───── RECORDS FOR THIS TASK
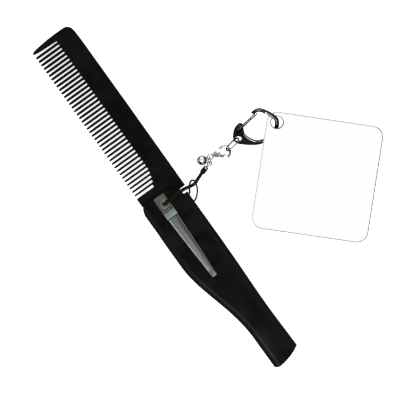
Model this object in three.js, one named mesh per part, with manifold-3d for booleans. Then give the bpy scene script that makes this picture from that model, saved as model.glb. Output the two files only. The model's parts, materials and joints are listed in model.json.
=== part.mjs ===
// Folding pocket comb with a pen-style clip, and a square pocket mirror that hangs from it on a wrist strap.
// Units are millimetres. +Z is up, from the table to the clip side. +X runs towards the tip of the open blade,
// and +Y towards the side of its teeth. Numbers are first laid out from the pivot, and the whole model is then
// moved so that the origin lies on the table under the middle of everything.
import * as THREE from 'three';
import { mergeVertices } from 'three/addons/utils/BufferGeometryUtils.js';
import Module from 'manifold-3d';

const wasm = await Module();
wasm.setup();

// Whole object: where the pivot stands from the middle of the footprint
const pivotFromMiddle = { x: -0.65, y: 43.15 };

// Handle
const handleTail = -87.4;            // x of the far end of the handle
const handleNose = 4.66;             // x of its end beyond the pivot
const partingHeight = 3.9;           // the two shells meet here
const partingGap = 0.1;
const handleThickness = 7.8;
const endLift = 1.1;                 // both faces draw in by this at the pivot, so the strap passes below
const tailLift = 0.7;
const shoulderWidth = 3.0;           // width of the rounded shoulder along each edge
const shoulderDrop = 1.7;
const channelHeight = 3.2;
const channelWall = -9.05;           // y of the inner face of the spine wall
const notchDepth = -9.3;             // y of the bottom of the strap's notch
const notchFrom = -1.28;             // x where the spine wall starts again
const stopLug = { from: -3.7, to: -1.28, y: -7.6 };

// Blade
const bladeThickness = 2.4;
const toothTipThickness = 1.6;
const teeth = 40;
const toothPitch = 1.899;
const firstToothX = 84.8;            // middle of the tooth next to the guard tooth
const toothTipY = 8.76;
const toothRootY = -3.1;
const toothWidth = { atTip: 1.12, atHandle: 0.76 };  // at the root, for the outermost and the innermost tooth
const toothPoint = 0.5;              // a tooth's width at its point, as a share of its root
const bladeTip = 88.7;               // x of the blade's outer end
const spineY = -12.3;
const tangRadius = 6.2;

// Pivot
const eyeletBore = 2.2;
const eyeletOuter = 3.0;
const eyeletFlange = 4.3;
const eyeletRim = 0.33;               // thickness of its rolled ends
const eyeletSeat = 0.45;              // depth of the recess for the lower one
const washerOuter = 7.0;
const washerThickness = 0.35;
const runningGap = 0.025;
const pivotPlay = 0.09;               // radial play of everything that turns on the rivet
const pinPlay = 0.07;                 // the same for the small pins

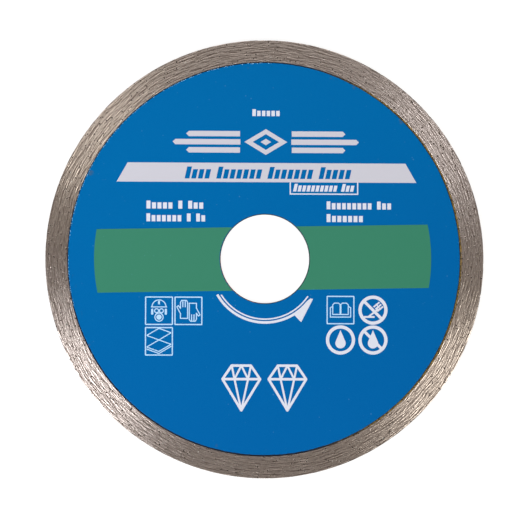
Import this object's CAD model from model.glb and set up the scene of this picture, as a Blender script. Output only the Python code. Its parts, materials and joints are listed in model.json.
──────────
• WHAT THIS TASK INVOLVES: Write out, exactly and with nothing else, the lines of the listing above from its first line through the line with "-0.65, y: 43.15".

• SOLUTION TO THE EXERCISE:
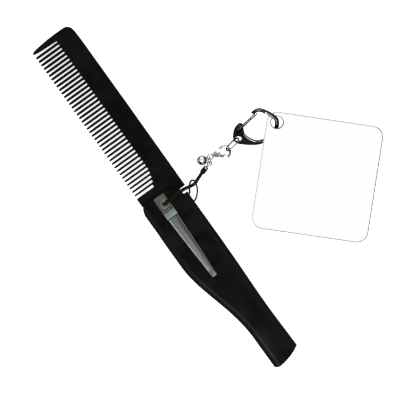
Model this object in three.js, one named mesh per part, with manifold-3d for booleans. Then give the bpy scene script that makes this picture from that model, saved as model.glb. Output the two files only. The model's parts, materials and joints are listed in model.json.
=== part.mjs ===
// Folding pocket comb with a pen-style clip, and a square pocket mirror that hangs from it on a wrist strap.
// Units are millimetres. +Z is up, from the table to the clip side. +X runs towards the tip of the open blade,
// and +Y towards the side of its teeth. Numbers are first laid out from the pivot, and the whole model is then
// moved so that the origin lies on the table under the middle of everything.
import * as THREE from 'three';
import { mergeVertices } from 'three/addons/utils/BufferGeometryUtils.js';
import Module from 'manifold-3d';

const wasm = await Module();
wasm.setup();

// Whole object: where the pivot stands from the middle of the footprint
const pivotFromMiddle = { x: -0.65, y: 43.15 };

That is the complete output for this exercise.